CHARLESTON, W.Va. -- A judge has granted a temporary restraining order barring school officials from removing two oak trees at the edge of St. Albans High School's Crawford Field.
Kanawha County Judge Charles E. King granted the restraining order Wednesday after Maintenance Director Terry Hollandsworth directed crews to remove the trees for fear that they were rotting and present a hazard to athletes using the field.
Hollandsworth said that 80 mile-per-hour winds from this summer's storms knocked the trees' branches into the middle of U.S. 60. When officials looked at the trees more closely, they discovered that one of the trees was completely rotted and that the other had a 5-foot split in the middle of the trunk.
"It's just a matter of time before a good gust of wind hits it and it falls down," he said.
St. Albans resident Pat O'Reilly filed for Wednesday's restraining order, marking the second time he has sought legal intervention to block the school system from removing the trees.
In 2007, school officials sought to remove the trees to make way for bleachers and other upgrades to Crawford Field.
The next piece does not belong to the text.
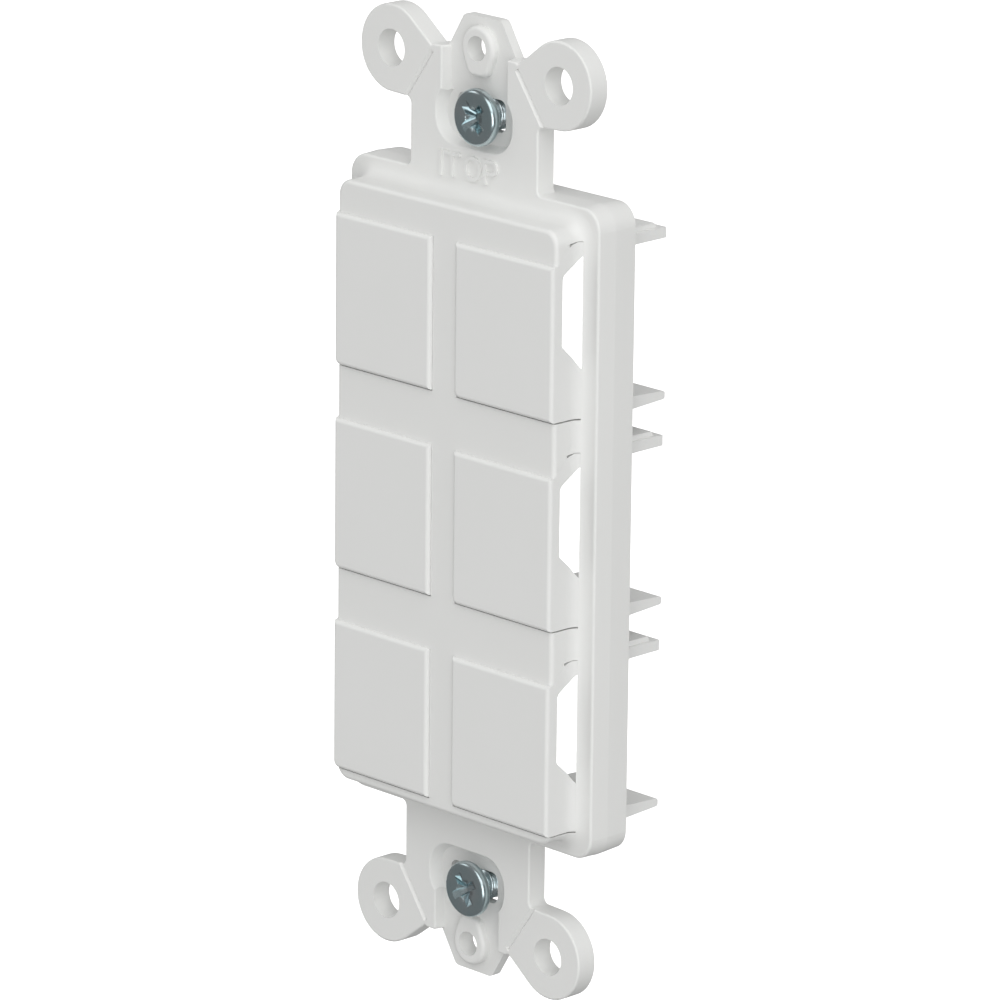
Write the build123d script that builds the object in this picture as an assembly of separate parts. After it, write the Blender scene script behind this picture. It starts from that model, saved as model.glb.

O'Reilly protested, and filed for restraining orders in Kanawha Circuit Court and later the state Supreme Court.
The school board decided to back off, and sent written and verbal assurances to St. Albans Mayor Dick Callaway that school officials will "keep the trees and they will ensure the longevity of the trees," Callaway said in 2007.
O'Reilly said Wednesday that he filed another restraining order in hopes of saving at least one of the trees. Hollandsworth, he said, should not have the final say on whether the oaks stay or go.
"He's not qualified, OK? That's my point," he said. "Until they get someone besides the maintenance guy, I want them to hold up."